Additive manufacturing of complex pure copper parts via binder jetting

Copper has due to its outstanding properties, such as high electrical conductivity, heat conduction and ductility, a high industrial and economic significance. Today this material is essential in the entire electrical industry and predestined for industrial applications such as electromagnetic coil systems or high-performance heat exchangers with a highly complex, functionally optimized design. Conventional manufacturing processes are often limited due to their inherent design restrictions. This offers a high potential for additive manufacturing (AM). Currently, the relative densities of generated copper parts are in the range between 40 % and 85 %. However, this is often insufficient for potential industrial applications, especially when high electrical or thermal conductivities are demanded. The 3D-Printing of these materials could be used to develop tailor-made coil systems for the induction of precisely individualized magnetic fields and research into new, highly efficient heat exchangers.

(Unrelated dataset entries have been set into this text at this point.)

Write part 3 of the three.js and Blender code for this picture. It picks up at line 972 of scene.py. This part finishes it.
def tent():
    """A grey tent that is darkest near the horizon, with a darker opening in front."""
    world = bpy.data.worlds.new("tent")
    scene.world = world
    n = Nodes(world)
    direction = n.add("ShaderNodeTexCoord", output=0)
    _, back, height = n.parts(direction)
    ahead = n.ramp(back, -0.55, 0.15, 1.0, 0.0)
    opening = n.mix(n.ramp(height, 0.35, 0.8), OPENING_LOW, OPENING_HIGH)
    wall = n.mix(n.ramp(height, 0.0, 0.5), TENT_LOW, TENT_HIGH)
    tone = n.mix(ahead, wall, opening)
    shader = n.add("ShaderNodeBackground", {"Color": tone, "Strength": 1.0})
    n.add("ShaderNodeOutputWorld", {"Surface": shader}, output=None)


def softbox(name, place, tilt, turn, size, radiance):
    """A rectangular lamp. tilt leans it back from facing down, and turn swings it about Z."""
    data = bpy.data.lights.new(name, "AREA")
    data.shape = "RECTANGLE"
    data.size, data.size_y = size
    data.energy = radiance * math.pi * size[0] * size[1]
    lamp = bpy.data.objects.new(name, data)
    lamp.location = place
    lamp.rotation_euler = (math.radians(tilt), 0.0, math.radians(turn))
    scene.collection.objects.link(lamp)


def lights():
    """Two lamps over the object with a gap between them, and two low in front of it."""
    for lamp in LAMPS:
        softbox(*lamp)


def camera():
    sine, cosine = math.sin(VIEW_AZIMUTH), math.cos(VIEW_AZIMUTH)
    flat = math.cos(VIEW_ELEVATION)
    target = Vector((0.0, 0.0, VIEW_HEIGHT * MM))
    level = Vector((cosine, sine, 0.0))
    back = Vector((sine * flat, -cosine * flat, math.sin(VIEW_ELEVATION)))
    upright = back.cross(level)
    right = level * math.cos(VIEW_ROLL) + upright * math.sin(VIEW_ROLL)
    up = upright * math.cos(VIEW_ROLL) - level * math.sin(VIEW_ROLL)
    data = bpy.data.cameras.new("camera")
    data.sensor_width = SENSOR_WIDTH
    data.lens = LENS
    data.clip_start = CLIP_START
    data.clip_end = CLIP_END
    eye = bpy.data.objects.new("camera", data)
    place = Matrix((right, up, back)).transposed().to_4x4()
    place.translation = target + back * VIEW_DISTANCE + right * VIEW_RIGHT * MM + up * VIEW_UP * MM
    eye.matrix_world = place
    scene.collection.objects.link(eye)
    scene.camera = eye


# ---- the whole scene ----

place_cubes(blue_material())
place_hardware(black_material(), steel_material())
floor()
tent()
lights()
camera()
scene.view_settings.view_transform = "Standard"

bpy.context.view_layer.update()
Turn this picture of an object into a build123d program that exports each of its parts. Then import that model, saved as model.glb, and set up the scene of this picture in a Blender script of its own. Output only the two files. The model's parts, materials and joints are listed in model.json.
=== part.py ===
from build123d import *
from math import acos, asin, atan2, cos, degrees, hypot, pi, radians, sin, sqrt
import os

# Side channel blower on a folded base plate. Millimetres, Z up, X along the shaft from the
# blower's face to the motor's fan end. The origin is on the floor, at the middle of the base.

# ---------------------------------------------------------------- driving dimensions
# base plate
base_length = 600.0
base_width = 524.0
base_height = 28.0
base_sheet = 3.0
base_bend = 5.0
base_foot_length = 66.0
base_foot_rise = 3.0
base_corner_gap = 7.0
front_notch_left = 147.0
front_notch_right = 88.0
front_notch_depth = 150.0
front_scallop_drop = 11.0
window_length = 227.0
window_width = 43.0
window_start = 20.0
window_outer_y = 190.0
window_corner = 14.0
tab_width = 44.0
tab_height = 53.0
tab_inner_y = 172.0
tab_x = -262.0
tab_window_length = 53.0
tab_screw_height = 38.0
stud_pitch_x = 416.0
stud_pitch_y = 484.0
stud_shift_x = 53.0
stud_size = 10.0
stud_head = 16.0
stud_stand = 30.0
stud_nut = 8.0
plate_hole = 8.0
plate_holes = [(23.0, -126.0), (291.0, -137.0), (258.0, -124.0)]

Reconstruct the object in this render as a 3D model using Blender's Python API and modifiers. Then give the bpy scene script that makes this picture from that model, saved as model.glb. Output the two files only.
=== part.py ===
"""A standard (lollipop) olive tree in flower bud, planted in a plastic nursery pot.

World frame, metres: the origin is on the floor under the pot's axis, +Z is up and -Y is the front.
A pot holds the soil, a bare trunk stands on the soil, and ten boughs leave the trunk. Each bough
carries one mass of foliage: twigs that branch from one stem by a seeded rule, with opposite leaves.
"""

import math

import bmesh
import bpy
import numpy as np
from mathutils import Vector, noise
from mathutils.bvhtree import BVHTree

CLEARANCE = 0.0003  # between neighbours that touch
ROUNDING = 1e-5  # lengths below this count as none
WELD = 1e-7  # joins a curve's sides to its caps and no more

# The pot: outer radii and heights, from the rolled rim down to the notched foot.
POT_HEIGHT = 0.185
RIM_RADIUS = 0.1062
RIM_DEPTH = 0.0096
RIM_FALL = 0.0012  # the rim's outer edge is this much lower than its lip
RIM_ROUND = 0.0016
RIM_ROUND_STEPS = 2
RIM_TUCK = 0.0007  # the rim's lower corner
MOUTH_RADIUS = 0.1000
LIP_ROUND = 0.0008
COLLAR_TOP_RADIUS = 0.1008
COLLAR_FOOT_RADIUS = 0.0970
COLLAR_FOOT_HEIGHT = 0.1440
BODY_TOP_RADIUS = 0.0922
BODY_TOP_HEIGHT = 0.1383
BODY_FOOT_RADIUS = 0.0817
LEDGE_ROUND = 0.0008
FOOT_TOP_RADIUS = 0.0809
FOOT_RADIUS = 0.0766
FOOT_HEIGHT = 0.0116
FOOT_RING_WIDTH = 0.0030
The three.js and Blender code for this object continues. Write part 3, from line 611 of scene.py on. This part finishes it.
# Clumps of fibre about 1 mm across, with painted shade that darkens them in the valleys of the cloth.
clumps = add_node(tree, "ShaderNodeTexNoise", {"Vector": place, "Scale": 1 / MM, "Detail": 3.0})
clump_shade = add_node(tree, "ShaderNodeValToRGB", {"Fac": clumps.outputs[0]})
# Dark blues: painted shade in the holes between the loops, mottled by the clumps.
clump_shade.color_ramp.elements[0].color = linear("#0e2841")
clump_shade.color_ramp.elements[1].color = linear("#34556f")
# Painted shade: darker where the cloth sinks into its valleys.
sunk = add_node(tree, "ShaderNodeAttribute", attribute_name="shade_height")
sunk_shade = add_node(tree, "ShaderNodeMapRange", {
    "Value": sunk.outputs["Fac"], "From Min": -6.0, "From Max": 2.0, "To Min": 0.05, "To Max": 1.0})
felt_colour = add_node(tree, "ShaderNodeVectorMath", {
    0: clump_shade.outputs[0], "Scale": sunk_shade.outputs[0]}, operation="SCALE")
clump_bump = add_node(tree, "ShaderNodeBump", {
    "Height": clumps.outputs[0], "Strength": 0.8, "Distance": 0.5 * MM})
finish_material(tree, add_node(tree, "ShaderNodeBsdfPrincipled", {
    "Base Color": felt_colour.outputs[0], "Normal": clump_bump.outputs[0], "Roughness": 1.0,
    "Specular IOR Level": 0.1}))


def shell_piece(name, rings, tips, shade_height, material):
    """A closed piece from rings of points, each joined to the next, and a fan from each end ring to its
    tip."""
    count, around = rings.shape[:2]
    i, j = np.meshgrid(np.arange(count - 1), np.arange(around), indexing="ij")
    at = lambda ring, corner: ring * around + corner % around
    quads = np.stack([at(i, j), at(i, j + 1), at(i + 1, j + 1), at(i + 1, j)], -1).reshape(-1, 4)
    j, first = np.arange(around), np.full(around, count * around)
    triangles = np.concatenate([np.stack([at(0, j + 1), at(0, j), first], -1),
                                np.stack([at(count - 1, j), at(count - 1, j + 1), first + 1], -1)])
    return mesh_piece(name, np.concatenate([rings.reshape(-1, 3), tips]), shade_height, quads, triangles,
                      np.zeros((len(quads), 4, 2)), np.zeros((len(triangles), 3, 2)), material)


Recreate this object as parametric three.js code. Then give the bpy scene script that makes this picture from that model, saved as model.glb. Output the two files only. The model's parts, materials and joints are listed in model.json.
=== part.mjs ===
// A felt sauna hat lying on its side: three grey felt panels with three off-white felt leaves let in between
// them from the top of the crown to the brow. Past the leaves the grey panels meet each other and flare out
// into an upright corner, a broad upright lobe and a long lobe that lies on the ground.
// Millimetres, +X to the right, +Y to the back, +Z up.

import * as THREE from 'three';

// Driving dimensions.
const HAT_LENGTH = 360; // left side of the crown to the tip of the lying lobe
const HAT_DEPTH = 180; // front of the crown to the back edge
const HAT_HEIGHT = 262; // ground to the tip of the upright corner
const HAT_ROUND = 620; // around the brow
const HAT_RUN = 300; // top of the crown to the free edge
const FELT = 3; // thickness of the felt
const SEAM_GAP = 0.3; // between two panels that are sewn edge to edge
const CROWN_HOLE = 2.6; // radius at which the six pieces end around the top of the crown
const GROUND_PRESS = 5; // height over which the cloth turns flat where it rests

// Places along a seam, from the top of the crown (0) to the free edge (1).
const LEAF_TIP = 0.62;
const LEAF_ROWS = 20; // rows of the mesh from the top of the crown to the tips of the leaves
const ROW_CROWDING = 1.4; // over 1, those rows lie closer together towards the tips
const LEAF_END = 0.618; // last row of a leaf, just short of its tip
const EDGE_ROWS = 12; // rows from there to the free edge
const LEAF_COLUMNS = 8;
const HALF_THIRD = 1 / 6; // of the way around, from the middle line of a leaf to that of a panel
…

For beam-based additive manufacturing processes, such as laser powder beam fusion (LPBF), the high thermal conductivity and low absorption coefficient of copper, in the typical wavelength range of conventional beam sources, represent a major processing challenge. Due to the low technology costs and the high throughput, Binder Jetting offers the potential to outperform many other additive manufacturing processes in the processing of copper. The aim of this work is to process copper into complex geometries and components with high densities. Especially with regard to the low porosity of the additive produced solids, there is a great need for research. We propose to overcome this challenge by modifying the binder and powder compositions.